*Set exercise:* From the listing below, select every line where the word "Continue" appears.

*Exercise data:*
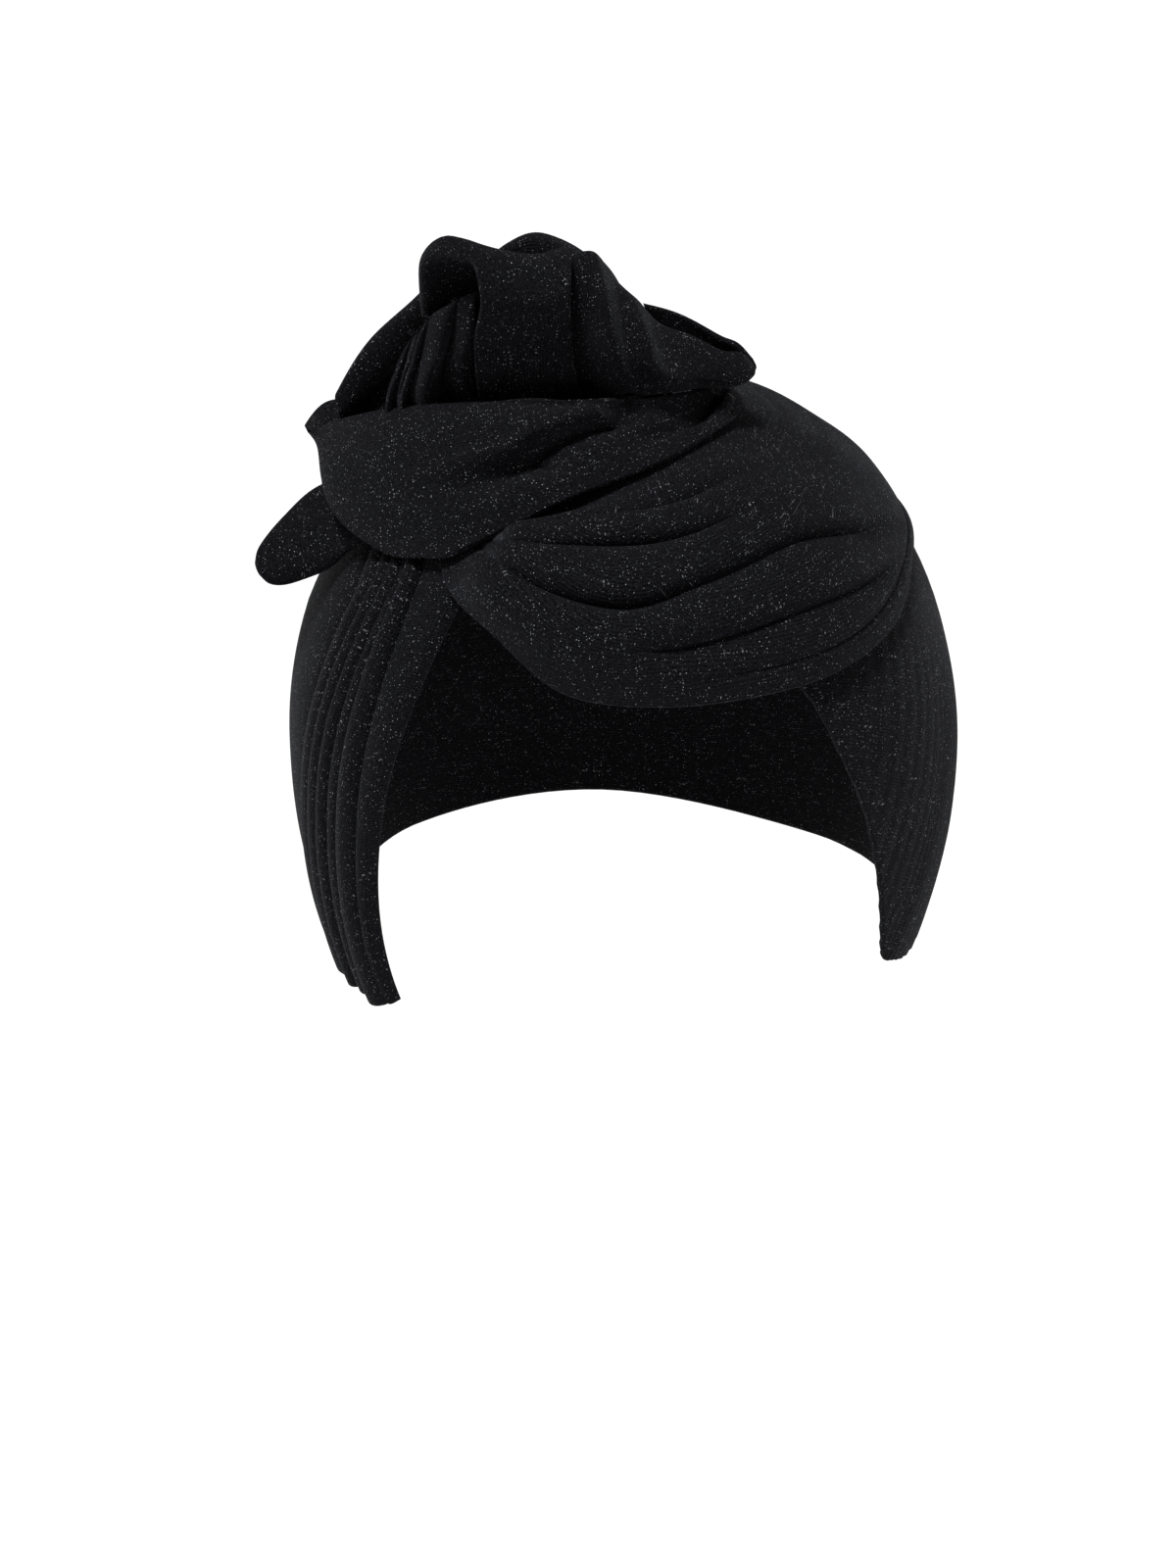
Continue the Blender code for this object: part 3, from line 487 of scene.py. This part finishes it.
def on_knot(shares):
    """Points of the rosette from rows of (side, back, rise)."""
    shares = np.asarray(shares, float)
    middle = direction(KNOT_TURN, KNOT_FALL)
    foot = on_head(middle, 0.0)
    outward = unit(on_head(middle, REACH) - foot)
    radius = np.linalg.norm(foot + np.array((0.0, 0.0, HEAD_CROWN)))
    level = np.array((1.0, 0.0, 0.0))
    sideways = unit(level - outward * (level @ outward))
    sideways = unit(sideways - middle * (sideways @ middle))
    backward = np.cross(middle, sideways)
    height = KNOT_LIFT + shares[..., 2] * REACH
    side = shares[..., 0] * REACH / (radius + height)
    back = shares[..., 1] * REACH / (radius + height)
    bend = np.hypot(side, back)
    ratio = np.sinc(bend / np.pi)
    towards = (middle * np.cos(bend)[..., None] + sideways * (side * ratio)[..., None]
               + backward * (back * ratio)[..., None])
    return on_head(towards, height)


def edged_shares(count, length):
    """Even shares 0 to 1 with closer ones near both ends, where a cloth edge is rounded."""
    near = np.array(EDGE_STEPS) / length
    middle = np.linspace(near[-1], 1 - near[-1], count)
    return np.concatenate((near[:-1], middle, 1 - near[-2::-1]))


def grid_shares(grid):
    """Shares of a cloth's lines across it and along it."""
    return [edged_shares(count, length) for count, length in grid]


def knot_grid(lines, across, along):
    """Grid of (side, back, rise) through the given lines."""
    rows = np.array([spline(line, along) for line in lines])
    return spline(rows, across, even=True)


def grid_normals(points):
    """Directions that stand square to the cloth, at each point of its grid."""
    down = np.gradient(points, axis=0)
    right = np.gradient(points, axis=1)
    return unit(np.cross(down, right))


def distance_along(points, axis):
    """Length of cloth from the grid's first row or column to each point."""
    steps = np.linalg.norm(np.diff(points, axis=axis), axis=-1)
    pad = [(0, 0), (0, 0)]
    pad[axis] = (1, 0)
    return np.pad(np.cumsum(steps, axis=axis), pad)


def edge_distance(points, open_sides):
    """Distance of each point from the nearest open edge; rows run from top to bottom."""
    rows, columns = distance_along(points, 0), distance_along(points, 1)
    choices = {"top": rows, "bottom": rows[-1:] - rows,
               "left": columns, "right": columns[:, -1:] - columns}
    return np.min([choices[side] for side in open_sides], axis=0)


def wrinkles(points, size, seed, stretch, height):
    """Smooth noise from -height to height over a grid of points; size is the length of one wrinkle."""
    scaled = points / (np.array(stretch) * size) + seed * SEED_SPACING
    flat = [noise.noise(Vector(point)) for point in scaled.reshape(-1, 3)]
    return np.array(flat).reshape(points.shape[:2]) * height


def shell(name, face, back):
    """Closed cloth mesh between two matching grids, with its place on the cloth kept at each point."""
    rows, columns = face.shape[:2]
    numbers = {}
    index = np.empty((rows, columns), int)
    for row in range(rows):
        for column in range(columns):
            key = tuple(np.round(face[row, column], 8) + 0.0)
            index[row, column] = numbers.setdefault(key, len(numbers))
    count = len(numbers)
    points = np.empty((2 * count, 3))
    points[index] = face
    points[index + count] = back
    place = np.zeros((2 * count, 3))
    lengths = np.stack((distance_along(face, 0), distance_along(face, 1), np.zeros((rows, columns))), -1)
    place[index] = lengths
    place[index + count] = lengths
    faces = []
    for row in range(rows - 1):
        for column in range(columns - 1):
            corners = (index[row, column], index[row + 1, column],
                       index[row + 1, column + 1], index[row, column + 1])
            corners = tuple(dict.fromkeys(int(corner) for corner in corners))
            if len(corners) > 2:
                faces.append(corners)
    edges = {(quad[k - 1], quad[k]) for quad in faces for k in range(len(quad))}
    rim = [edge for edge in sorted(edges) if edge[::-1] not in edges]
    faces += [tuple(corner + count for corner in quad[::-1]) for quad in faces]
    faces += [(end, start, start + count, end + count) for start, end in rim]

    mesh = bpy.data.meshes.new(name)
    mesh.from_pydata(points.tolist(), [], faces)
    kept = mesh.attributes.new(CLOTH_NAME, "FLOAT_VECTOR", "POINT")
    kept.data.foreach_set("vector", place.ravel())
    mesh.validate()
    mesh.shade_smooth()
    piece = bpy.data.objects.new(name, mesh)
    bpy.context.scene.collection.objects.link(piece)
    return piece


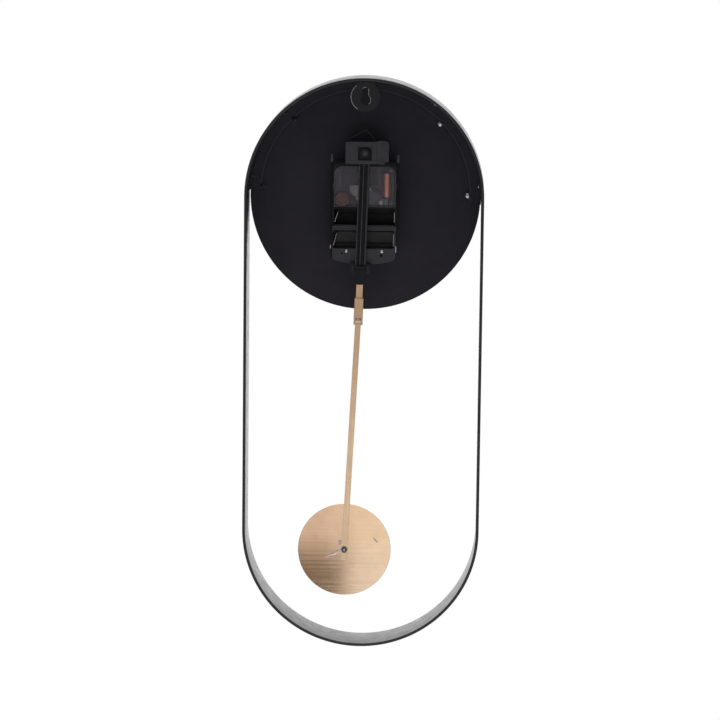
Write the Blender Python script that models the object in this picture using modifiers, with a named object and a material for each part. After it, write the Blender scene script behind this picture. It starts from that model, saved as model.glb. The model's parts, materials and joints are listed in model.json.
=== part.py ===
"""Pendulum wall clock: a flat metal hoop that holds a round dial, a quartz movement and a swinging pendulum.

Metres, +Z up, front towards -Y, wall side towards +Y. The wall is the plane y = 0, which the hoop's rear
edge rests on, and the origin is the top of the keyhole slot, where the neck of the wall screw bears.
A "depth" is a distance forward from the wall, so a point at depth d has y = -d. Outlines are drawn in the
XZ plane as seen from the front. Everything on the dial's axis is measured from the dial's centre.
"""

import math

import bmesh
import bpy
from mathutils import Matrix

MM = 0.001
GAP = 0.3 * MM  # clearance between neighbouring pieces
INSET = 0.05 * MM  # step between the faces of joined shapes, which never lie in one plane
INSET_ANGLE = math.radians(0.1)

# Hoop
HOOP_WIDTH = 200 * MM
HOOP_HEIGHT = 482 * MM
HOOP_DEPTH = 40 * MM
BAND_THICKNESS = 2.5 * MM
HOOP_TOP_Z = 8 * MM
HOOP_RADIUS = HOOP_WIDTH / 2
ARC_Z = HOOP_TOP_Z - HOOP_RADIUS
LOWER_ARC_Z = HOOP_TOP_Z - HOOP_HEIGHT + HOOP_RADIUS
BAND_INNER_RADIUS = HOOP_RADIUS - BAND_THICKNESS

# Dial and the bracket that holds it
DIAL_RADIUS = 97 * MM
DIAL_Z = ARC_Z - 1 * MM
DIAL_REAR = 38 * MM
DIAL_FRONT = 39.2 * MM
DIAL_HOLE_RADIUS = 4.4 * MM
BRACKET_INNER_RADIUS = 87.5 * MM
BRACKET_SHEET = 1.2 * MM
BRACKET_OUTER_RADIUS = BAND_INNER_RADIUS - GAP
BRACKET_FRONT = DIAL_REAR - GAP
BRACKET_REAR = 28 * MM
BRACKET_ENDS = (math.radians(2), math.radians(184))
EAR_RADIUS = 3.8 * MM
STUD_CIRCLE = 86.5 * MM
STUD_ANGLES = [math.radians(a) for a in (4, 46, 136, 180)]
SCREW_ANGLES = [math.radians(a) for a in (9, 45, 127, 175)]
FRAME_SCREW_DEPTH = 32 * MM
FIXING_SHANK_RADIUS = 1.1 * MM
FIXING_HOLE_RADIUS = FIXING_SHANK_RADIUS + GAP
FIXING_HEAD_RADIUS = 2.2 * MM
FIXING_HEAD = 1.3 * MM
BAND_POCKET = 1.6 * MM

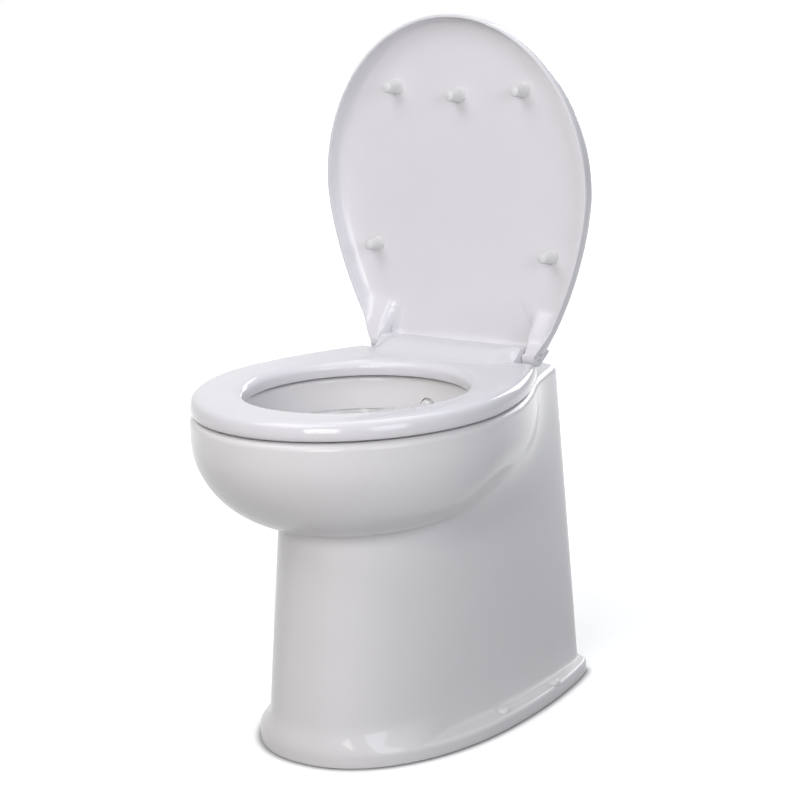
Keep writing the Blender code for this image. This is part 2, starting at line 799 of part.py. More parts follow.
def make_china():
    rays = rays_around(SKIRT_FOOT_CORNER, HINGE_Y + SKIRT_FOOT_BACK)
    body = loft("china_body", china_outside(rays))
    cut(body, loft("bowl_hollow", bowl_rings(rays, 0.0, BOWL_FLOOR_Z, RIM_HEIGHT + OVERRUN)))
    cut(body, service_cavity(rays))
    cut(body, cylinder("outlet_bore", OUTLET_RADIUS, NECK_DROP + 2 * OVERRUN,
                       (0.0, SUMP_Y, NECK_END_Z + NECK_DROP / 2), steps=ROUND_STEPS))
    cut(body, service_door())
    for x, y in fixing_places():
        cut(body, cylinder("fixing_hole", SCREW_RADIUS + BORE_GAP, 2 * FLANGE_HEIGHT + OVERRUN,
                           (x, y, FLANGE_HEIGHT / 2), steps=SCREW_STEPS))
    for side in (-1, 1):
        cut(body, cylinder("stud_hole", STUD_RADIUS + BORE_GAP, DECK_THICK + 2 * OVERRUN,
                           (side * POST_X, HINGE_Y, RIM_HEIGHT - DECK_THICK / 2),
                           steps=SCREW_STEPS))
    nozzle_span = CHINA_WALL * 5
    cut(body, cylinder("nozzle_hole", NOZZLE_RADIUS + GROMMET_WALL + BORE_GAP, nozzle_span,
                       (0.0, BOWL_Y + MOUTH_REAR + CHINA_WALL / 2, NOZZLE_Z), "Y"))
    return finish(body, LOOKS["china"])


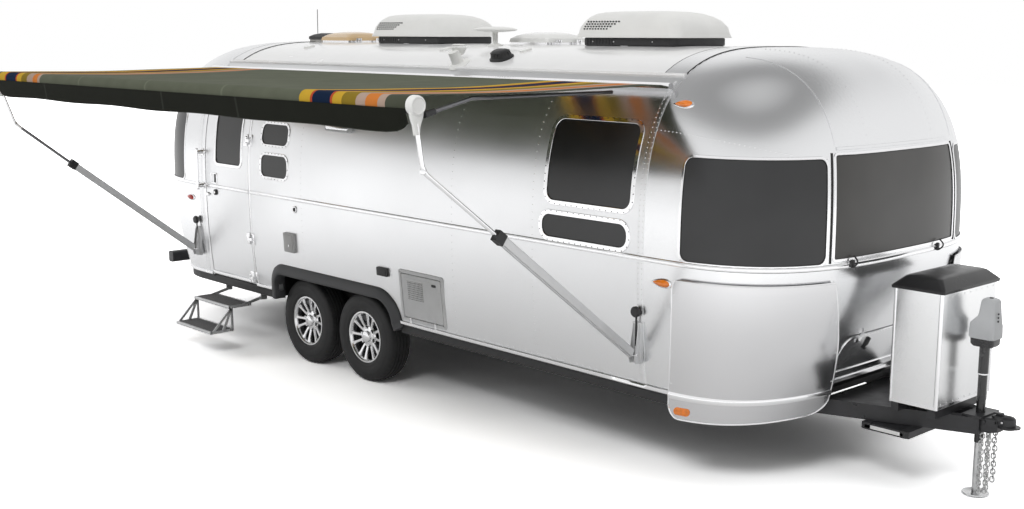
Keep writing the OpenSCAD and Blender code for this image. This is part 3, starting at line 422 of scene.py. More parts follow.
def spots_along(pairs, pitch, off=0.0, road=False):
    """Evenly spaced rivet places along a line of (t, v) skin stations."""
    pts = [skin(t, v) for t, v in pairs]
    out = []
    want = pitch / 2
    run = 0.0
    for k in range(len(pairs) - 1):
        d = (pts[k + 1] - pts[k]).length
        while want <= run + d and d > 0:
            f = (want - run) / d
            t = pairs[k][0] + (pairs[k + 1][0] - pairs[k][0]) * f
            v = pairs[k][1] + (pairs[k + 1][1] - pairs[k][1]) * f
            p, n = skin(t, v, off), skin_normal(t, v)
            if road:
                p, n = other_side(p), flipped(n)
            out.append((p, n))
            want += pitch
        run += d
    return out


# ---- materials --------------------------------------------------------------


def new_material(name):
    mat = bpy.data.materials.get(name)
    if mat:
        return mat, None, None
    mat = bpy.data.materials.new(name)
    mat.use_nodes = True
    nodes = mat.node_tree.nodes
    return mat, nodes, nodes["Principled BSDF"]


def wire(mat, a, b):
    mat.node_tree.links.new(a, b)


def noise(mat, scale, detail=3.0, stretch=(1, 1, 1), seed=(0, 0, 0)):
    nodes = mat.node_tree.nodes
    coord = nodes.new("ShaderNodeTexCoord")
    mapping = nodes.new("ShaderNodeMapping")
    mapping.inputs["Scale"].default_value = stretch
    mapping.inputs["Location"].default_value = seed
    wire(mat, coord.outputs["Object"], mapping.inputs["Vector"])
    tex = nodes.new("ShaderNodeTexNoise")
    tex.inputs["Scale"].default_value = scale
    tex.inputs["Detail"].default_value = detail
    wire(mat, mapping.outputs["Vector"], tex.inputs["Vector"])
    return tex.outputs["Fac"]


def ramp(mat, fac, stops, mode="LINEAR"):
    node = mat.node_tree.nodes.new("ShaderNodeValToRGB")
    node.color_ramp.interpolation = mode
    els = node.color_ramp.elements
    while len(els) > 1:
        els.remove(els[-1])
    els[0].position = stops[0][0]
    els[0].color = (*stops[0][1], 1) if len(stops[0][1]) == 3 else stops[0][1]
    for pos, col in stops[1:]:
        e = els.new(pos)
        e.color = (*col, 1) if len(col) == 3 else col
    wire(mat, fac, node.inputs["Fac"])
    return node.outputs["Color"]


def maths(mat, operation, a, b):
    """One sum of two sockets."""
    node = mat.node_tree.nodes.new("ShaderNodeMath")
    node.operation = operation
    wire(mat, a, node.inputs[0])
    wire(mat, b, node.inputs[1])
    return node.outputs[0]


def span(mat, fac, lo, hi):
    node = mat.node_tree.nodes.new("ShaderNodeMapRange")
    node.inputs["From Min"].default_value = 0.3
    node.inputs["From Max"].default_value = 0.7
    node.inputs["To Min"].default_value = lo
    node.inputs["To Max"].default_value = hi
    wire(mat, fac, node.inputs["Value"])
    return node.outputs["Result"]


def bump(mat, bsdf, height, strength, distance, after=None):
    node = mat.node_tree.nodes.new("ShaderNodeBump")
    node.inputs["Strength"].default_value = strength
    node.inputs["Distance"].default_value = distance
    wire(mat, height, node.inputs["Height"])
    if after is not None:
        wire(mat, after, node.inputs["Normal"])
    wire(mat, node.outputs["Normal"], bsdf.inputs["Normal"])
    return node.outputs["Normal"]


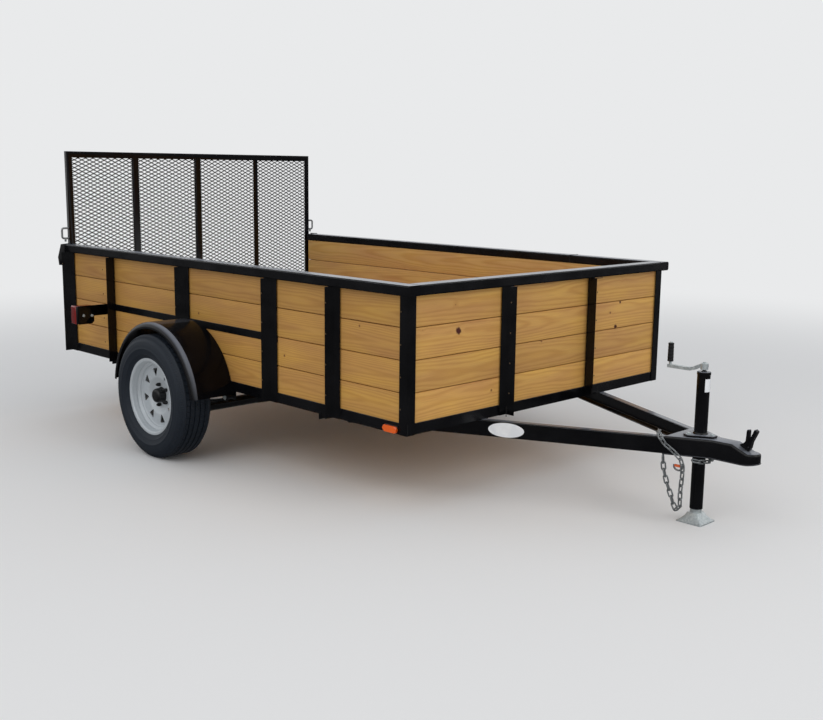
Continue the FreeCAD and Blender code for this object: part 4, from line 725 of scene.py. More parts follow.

*Written solution:*
Continue the Blender code for this object: part 3, from line 487 of scene.py. This part finishes it.
Continue the FreeCAD and Blender code for this object: part 4, from line 725 of scene.py. More parts follow.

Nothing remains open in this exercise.